Where React becomes risky in business apps
React becomes risky when teams confuse ecosystem freedom with architectural clarity.
That risk usually appears as:
- inconsistent state patterns across teams
- too many competing libraries
- duplicated infrastructure decisions
- weak module boundaries
- application logic scattered across custom abstractions
- heavy dependency on a few senior engineers to keep the system coherent
React is not the problem in those cases. The lack of enforced architectural discipline is.
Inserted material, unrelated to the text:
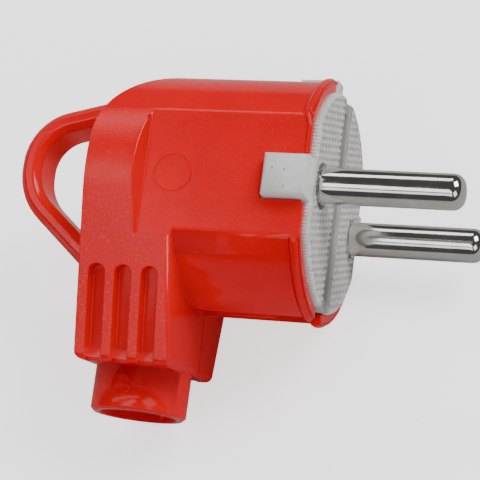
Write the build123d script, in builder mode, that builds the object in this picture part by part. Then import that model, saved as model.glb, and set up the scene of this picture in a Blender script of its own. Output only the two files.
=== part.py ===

Still, that distinction does not reduce the operational cost.
So what actually matters?
For large business applications, these are the factors that matter most:
- organizational scalability
- consistency across teams
- cost of long-term maintenance
- form and workflow complexity
- architectural governance
- clarity of conventions
- ability to grow without frontend drift
That is why Angular often remains the stronger choice for complex internal systems, enterprise dashboards, and business platforms with long life cycles.
React remains a strong choice too, but it rewards organizations that already know how to impose structure above the framework.
Final take
For large business applications, Angular vs React is not really a debate about which technology is more modern. It is a decision about how much structure your organization needs, how much freedom it can safely manage, and what kind of frontend system you are actually building.
Choose Angular when the application needs framework-level consistency, predictable architecture, and strong defaults for teams working at scale.
Choose React when your organization values flexibility, already has mature frontend discipline, and is comfortable building more of its own operating model around the UI layer.
In small demos, both can look equally capable.
In long-lived business systems, what actually matters is not how fast you can start. It is how well the frontend survives growth.